Source code for dedoc.structure_extractors.patterns.regexp_pattern

import re
from typing import Optional, Union

from dedoc.data_structures.hierarchy_level import HierarchyLevel
from dedoc.data_structures.line_with_meta import LineWithMeta
from dedoc.structure_extractors.patterns.abstract_pattern import AbstractPattern


[docs]class RegexpPattern(AbstractPattern):
    """
    Pattern for matching line text by a regular expression.

    .. note::

        The pattern is case-insensitive (lower and upper letters are not differed).
        Before regular expression matching, the line text is stripped (space symbols are deleted from both sides).

    .. seealso::

        Syntax for writing regular expressions is described in the `Python documentation <https://docs.python.org/3/library/re.html>`_.

    Example of library usage:

    .. code-block:: python

        import re
        from dedoc.structure_extractors import DefaultStructureExtractor
        from dedoc.structure_extractors.patterns import RegexpPattern

        reader = ...
        structure_extractor = DefaultStructureExtractor()
        patterns = [
            RegexpPattern(regexp="^chapter\s\d+\.", line_type="chapter", level_1=1, can_be_multiline=False),
            RegexpPattern(regexp=re.compile(r"^part\s\d+\.\d+\."), line_type="part", level_1=2, can_be_multiline=False)
        ]
        document = reader.read(file_path=file_path)
        document = structure_extractor.extract(document=document, parameters={"patterns": patterns})

    Example of API usage:

    .. code-block:: python

        import requests

        patterns = [{"name": "regexp", "regexp": "^chapter\s\d+\.", "line_type": "chapter", "level_1": 1, "can_be_multiline": "false"}]
        parameters = {"patterns": str(patterns)}
        with open(file_path, "rb") as file:
            files = {"file": (file_name, file)}
            r = requests.post("http://localhost:1231/upload", files=files, data=parameters)
    """ # noqa
    _name = "regexp"

[docs]    def __init__(self,
                 regexp: str or re.Pattern,
                 line_type: str,
                 level_1: Optional[int] = None,
                 level_2: Optional[int] = None,
                 can_be_multiline: Optional[Union[bool, str]] = None) -> None:
        """
        Initialize pattern with default values of :class:`~dedoc.data_structures.HierarchyLevel` attributes.

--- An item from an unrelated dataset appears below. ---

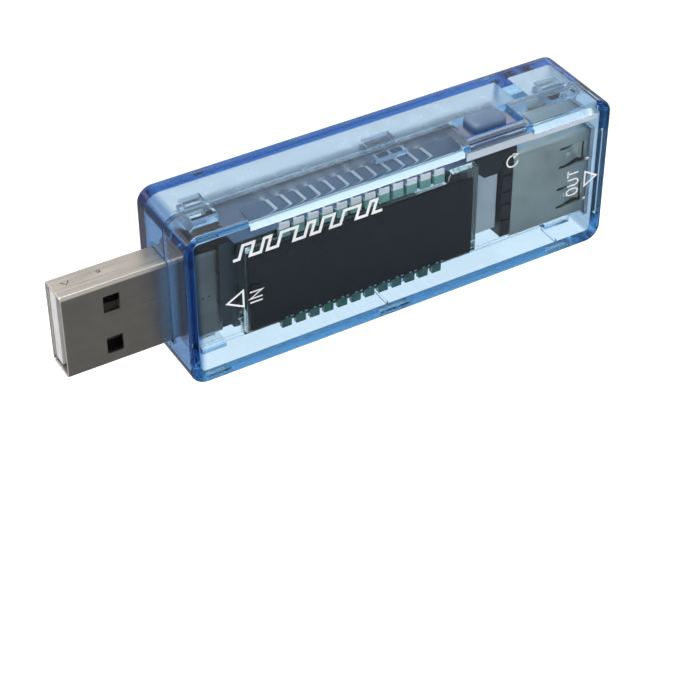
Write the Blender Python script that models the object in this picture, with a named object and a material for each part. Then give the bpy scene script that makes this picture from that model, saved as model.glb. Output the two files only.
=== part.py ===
"""USB power meter: a clear blue snap case with a plug, a socket, a display and a reset button.

Sizes are in millimetres in the tables below and are turned into metres when meshes are made.
+X runs from the plug to the socket, -Y looks out of the display, +Z is the reset button's side.
The meter stands on its long narrow side, and x = 0 below is the outside of the plug-end wall.
"""
import math

import bmesh
import bpy
from mathutils import Vector

MM = 0.001

# case
CASE_LENGTH = 61.2
CASE_HEIGHT = 22.0
CASE_FRONT = -6.5
CASE_BACK = 6.5
CASE_CORNER = 2.2
CASE_EDGE = 0.6
WALL = 1.4
FACE_WALL = 1.2
PARTING = -0.7
SPLIT_GAP = 0.04

# snap latches, as the first and last x of each
LATCHES = ((3.2, 6.6), (28.4, 33.0), (54.6, 58.6))
LATCH_REACH = 1.9
LATCH_THICK = 0.9
LATCH_THIN = 0.5
LATCH_ROOT = -2.3
LATCH_GAP = 0.3
CATCH_FROM = 0.5
CATCH_TO = 1.5
CATCH_HEIGHT = 0.8
POCKET_DEPTH = 0.75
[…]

        :param regexp: regular expression for checking, if the line text matches the pattern.
            Note that regular expression is used on the lowercase and stripped line.
        :param line_type: type of the line, e.g. "header", "bullet_list_item", "chapter", etc.
        :param level_1: value of a line primary importance
        :param level_2: level of the line inside specific class
        :param can_be_multiline: is used to unify lines inside tree node by :class:`~dedoc.structure_constructors.TreeConstructor`,
            if line can be multiline, it can be joined with another line. If ``None`` is given, can_be_multiline is set to ``True``.
        """
        super().__init__(line_type=line_type, level_1=level_1, level_2=level_2, can_be_multiline=can_be_multiline)
        self._regexp = re.compile(regexp) if isinstance(regexp, str) else regexp

[docs]    def match(self, line: LineWithMeta) -> bool:
        """
        Check if the pattern is suitable for the given line.
        Line text is checked by applying pattern's regular expression, text is stripped and made lowercase beforehand.
        """
        text = line.line.strip().lower()
        match = self._regexp.match(text)
        return match is not None

[docs]    def get_hierarchy_level(self, line: LineWithMeta) -> HierarchyLevel:
        """
        This method should be applied only when :meth:`~dedoc.structure_extractors.patterns.RegexpPattern.match`
        returned ``True`` for the given line.

        Return :class:`~dedoc.data_structures.HierarchyLevel` for initialising ``line.metadata.hierarchy_level``.
        The attributes ``line_type``, ``level_1``, ``level_2``, ``can_be_multiline`` are equal to values given during class initialisation.
        """
        return HierarchyLevel(line_type=self._line_type, level_1=self._level_1, level_2=self._level_2, can_be_multiline=self._can_be_multiline)